Emerging growth company ☒
If an emerging growth company, indicate by check
mark if the registrant has elected not to use the extended transition period for complying with any new or revised financial accounting
standards provided pursuant to Section 13(a) of the Exchange Act.
Item 1.01 Entry into a Material
Definitive Agreement.
On September 15, 2025, Nukkleus Inc. (the “Company”) entered
into an Amended and Restated Securities Purchase Agreement and Call Option (the “Star Agreement”) which amended and restated
in its entirety the Securities Purchase Agreement and Call Option dated December 15, 2024 (“Purchase Agreement”) between the
Company, Star 26 Capital Inc., a Nevada corporation (“Star”), the shareholders of Star (the “Star Equity Holders”)

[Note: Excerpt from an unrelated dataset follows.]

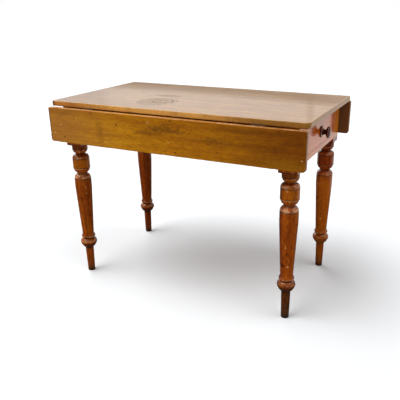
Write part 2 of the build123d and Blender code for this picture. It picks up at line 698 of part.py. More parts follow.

and Menachem Shalom, the representative of such shareholders, as amended by Amendment No. 1, dated as of February 11, 2025, Amendment
No. 2 dated May 13, 2025, Amendment No. 3, dated as of June 15, 2025 and Amendment No. 4 dated June 21, 2025. Pursuant to the Star Agreement,
the Company is to acquire a controlling 100% interest in Star, a defense acquisition company (the “Transaction”).
Star currently holds (1) 100% of B. Rimon Agencies Ltd. (“Rimon”),
an Israeli corporation engaged as distributor of military-grade generators, masts and lighting systems and that is, among other clients,
a supplier of generators for “Iron Dome” launchers, (2) 67% of Water.IO Ltd., an Israeli corporation engaged in smart hydration
technology, and (3) a convertible loan issued by I.T.S. Industrial Techno-logic Solutions Ltd., an Israeli corporation which designs,
develops and manufactures fully integrated electro-mechanical machines, assembly lines and custom motion systems.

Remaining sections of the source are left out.